* start *

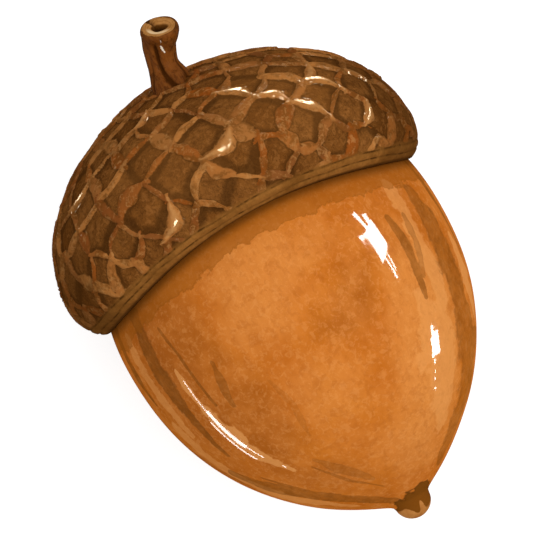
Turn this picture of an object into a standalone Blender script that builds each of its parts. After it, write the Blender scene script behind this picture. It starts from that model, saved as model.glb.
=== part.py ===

* end *
* start *

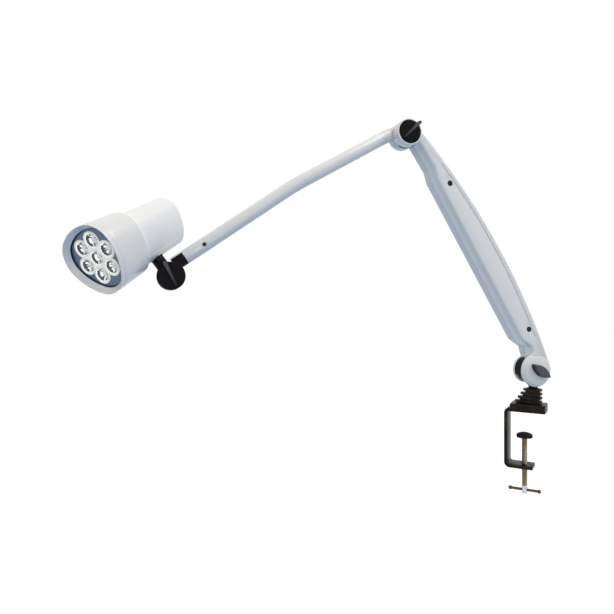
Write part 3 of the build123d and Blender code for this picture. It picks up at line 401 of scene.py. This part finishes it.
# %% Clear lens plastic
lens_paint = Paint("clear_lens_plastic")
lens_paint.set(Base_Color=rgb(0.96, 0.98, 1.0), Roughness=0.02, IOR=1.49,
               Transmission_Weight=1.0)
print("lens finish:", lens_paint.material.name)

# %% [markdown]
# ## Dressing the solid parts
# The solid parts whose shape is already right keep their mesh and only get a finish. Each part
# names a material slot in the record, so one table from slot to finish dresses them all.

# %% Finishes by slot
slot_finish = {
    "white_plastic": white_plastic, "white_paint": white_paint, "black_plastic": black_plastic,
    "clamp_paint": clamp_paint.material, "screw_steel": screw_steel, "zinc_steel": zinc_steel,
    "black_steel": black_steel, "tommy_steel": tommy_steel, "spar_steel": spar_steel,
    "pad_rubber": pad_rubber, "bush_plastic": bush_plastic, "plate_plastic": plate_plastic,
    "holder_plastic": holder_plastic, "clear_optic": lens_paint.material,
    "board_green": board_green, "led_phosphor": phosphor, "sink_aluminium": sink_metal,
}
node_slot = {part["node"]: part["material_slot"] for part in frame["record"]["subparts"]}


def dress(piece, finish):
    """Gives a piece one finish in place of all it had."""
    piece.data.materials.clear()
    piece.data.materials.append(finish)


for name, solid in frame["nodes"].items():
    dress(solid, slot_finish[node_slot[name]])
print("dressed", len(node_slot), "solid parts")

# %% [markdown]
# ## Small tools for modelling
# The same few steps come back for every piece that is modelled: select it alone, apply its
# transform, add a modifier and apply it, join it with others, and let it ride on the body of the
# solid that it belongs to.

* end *

STATED PROBLEM: Give again the run of lines that opens at the line with "Write part 3" and closes at the line with "for part in", exactly, and only that run.

RESULT FOR THIS TASK:
Write part 3 of the build123d and Blender code for this picture. It picks up at line 401 of scene.py. This part finishes it.
# %% Clear lens plastic
lens_paint = Paint("clear_lens_plastic")
lens_paint.set(Base_Color=rgb(0.96, 0.98, 1.0), Roughness=0.02, IOR=1.49,
               Transmission_Weight=1.0)
print("lens finish:", lens_paint.material.name)

# %% [markdown]
# ## Dressing the solid parts
# The solid parts whose shape is already right keep their mesh and only get a finish. Each part
# names a material slot in the record, so one table from slot to finish dresses them all.

# %% Finishes by slot
slot_finish = {
    "white_plastic": white_plastic, "white_paint": white_paint, "black_plastic": black_plastic,
    "clamp_paint": clamp_paint.material, "screw_steel": screw_steel, "zinc_steel": zinc_steel,
    "black_steel": black_steel, "tommy_steel": tommy_steel, "spar_steel": spar_steel,
    "pad_rubber": pad_rubber, "bush_plastic": bush_plastic, "plate_plastic": plate_plastic,
    "holder_plastic": holder_plastic, "clear_optic": lens_paint.material,
    "board_green": board_green, "led_phosphor": phosphor, "sink_aluminium": sink_metal,
}
node_slot = {part["node"]: part["material_slot"] for part in frame["record"]["subparts"]}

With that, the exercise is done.